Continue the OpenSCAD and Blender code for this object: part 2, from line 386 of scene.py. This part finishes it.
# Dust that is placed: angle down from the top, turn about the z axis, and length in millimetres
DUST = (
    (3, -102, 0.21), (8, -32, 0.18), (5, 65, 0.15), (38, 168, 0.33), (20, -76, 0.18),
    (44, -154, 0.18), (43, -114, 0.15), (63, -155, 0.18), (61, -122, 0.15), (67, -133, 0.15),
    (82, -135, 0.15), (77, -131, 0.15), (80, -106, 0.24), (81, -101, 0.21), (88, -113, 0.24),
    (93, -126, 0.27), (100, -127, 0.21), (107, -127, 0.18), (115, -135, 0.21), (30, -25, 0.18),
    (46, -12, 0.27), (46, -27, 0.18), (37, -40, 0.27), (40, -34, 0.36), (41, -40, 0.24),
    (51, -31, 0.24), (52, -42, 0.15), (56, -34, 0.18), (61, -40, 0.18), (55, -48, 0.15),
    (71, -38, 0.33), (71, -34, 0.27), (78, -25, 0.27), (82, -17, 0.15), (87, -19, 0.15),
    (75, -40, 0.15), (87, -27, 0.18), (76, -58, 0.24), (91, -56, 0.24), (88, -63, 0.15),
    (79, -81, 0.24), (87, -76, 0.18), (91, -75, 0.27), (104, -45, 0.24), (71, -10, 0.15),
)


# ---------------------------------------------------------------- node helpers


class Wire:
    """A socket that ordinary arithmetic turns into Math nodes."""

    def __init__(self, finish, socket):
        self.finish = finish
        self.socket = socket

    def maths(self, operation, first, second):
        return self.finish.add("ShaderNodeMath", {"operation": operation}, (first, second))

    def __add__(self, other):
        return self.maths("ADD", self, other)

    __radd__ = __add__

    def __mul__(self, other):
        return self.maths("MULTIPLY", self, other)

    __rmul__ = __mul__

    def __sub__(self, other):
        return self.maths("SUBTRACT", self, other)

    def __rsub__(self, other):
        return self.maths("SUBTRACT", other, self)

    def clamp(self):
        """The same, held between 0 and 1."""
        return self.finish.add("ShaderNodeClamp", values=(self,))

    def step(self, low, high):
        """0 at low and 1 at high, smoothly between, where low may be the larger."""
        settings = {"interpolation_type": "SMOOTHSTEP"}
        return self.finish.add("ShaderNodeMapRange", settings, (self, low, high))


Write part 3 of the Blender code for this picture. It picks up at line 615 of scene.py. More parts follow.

Prompt:
Copy out the material above in its entirety. Every detail must match.

Worked answer:
Continue the OpenSCAD and Blender code for this object: part 2, from line 386 of scene.py. This part finishes it.
# Dust that is placed: angle down from the top, turn about the z axis, and length in millimetres
DUST = (
    (3, -102, 0.21), (8, -32, 0.18), (5, 65, 0.15), (38, 168, 0.33), (20, -76, 0.18),
    (44, -154, 0.18), (43, -114, 0.15), (63, -155, 0.18), (61, -122, 0.15), (67, -133, 0.15),
    (82, -135, 0.15), (77, -131, 0.15), (80, -106, 0.24), (81, -101, 0.21), (88, -113, 0.24),
    (93, -126, 0.27), (100, -127, 0.21), (107, -127, 0.18), (115, -135, 0.21), (30, -25, 0.18),
    (46, -12, 0.27), (46, -27, 0.18), (37, -40, 0.27), (40, -34, 0.36), (41, -40, 0.24),
    (51, -31, 0.24), (52, -42, 0.15), (56, -34, 0.18), (61, -40, 0.18), (55, -48, 0.15),
    (71, -38, 0.33), (71, -34, 0.27), (78, -25, 0.27), (82, -17, 0.15), (87, -19, 0.15),
    (75, -40, 0.15), (87, -27, 0.18), (76, -58, 0.24), (91, -56, 0.24), (88, -63, 0.15),
    (79, -81, 0.24), (87, -76, 0.18), (91, -75, 0.27), (104, -45, 0.24), (71, -10, 0.15),
)


# ---------------------------------------------------------------- node helpers


class Wire:
    """A socket that ordinary arithmetic turns into Math nodes."""

    def __init__(self, finish, socket):
        self.finish = finish
        self.socket = socket

    def maths(self, operation, first, second):
        return self.finish.add("ShaderNodeMath", {"operation": operation}, (first, second))

    def __add__(self, other):
        return self.maths("ADD", self, other)

    __radd__ = __add__

    def __mul__(self, other):
        return self.maths("MULTIPLY", self, other)

    __rmul__ = __mul__

    def __sub__(self, other):
        return self.maths("SUBTRACT", self, other)

    def __rsub__(self, other):
        return self.maths("SUBTRACT", other, self)

    def clamp(self):
        """The same, held between 0 and 1."""
        return self.finish.add("ShaderNodeClamp", values=(self,))

    def step(self, low, high):
        """0 at low and 1 at high, smoothly between, where low may be the larger."""
        settings = {"interpolation_type": "SMOOTHSTEP"}
        return self.finish.add("ShaderNodeMapRange", settings, (self, low, high))


Write part 3 of the Blender code for this picture. It picks up at line 615 of scene.py. More parts follow.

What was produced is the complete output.